All It Takes Is One Person

There were so many great ideas shared at the NAIS conference. Some were new, some validating, and some that challenged my own philosophy about education. While I need time to process and reflect, I also want to dive right in and push myself to try new things.

The theme of the conference was “Think Big, Think Great” and the main keynote was Jim Collins, known prominently for his work “Good to Great.” He left the audience with 12 questions to ponder which I hope to do in the coming months. Rather than summarize his entire talk, which you can find here, I want to highlight something that stuck with me. He said that a great enterprise, be it a business or school had to pass three tests:

  1. Superior performance relative to your mission.
  2. Makes a distinctive impact on the world it touches. (If your school went away, would it leave an unfillable hole? Who would miss you truly and why?)
  3. Achieves lasting endurance, which means it’s great beyond any one leader. (Your school is not great if it cannot be great without you.)

Throughout the conference, I was reminded about these three things several people I heard speak. Here are two examples:

One of the general session speakers was Tererai Trent who grew up in what is now Zimbabwe. Married at 11 and mother of three by 18, her biggest dream was to get an education. She earned a doctorate in interdisciplinary evaluation. With the strong belief that education is the way out of poverty and a way to stop the mistreatment of women, she wanted to start a school back in the village where she grew up. As of today, she has helped build 8 schools.

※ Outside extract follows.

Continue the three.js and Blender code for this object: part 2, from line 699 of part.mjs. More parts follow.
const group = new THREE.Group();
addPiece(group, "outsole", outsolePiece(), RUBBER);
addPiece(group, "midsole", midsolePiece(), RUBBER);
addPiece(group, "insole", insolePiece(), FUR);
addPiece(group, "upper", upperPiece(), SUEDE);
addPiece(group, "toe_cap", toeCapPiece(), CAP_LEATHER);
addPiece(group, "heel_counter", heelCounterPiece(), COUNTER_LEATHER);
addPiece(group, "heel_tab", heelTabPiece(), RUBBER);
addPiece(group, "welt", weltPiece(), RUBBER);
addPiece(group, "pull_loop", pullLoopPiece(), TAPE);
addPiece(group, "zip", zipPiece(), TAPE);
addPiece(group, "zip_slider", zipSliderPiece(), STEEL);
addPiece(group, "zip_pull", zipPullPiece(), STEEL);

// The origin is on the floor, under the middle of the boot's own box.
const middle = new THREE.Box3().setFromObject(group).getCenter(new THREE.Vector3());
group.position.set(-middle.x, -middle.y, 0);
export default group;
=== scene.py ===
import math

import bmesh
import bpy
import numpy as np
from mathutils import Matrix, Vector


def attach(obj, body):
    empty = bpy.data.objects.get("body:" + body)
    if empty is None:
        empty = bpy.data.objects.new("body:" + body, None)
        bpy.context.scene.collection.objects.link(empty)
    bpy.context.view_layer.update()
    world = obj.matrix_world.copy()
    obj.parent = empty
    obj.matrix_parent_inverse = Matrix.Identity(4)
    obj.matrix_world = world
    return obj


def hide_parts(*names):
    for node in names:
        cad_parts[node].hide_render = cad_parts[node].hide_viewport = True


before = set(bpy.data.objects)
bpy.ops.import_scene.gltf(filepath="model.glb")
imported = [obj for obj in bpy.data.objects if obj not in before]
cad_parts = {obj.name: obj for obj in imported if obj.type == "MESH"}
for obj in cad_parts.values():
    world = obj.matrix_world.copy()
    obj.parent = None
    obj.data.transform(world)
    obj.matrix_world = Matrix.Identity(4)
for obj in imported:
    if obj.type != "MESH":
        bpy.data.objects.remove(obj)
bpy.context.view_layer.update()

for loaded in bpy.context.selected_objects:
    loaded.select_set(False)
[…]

Another session I attended was led by Lee Hirsch who made the documentary “Bully.” You can see the positive impact the film has been making at CNN’s Anderson Cooper 360 page here.

Both these speakers set examples that pass the three tests mentioned by Jim Collins. Whether their intention was to impact one life or hundreds of thousands, their mission remained focused. It was clear to me that they let their projects become bigger than themselves, big enough to endure without them.

Both speakers did not do it alone. Tererai Trent, for example, received help from Oprah. Their dreams of change, however, were their own, and their belief that this change was achievable never seemed to wane.

The kids we teach are all dreamers. For lack of a better analogy, those dreams are like seeds. Maybe we play a role in planting some of those seeds. Maybe we don’t. Whether those dreams impact one person or many, part of our jobs as educators is to nourish those seeds and help them grow.

Tech Tools are Great, but Nothing Beats Face to Face Interactions

I remember at time when there were classes for specific products like MS Word. Apart from very specific programs that are fairly intricate, those days have long past. With new tools and apps arriving daily, and new ones getting updates by the minute, the idea of teaching a certain technology seems a little dated. Unless of course one is talking about coding, but even then, the most industrious and resourceful student will be able to figure out a lot on her own. 

Students need to know when and how to use technology that is appropriate to the work they are doing. They need to learn how to find out on their own, be discerning of the information they get, and try things out several times until they get it right. 

It’s not that google, bing, yahoo, or something else is better than the other, but which one you’re more comfortable with or which one has more features that you personally use. Same with web browsers, office documents, creative platforms, and others. It also depends on the group of people you’re working with and what tool set they’re using. 

If a student needs to use a spreadsheet for whatever reason, they should be able to figure out whether excel, google docs, numbers, or another program would be right. They would then most likely teach themselves how to use it. 

I’m really excited about the opportunity to present at the National Association of Independent Schools annual conference in a few days. I’m presenting with colleagues from Boston, Philadelphia, and Baltimore. 

Being from different regions, we relied on various technologies to plan and communicate. I was beginning to think of the different ways we have interacted and the different tools we used up to tonight. 

Twitter – Before meeting my colleagues in person, I found them on twitter first. It wasn’t until 3 months after that I met them in person. 

Email – This is a pretty standard form of communication, but we rarely used this as we wanted to share documents and it was easier to house them somewhere (we used google drive and dropbox) rather than send version after version back and forth. 

Google Hangouts – Video Conferencing has been around for a long time, but for people like teachers who don’t have boardrooms or expensive equipment, google hangouts is free and worked like a charm. It even worked on my smart phone. 

Google Presentation – when we were first building our slides, we wanted one single document for our draft. This let us create the bones of our presentation without having to worry about several of us working on separate documents. This helped reduce any redundancy in our collaborative efforts. 

Power Point – While most people shudder at this tool for a presentation, it’s not the tool’s fault. Most people don’t use it well. The slides are there to enhance your presentation. To help make what you say clear. Any text on the slide is for your audience to read, not your written outline. Text needs to be big enough for people to read. Graphs have to enhance the data you’re describing. Power Point is a great tool, it’s just that too many people fall into the trap of using its built in templates. Start with a blank canvas and know what you want to say. 

iMovie – we just needed to trim a video by a few seconds.

image editing – we needed to make some images appear less pixilated, shape others differently, remove backgrounds, etc.

I’m sure there were other tools we used, but the point is that none of us went to a class to learn any of these tools. We picked ones that worked for our group – for most of us, google hangouts was new. We used the opportunity, not only to video conference, but to learn how to use some of its other widgets by playing. 

And of course, none of this replaces face to face interactions, which is why I’m excited about seeing everyone I’ve collaborated with on Wednesday when we make our final revisions before Thursday’s presentation. 

I think the same goes with kids. Face to face interactions are the most important. Technology is just a tool to help get a job done. Nonetheless these tools are crucial to extending the learning process and teachers have to be judicious in discerning when to use them for maximum benefit to students.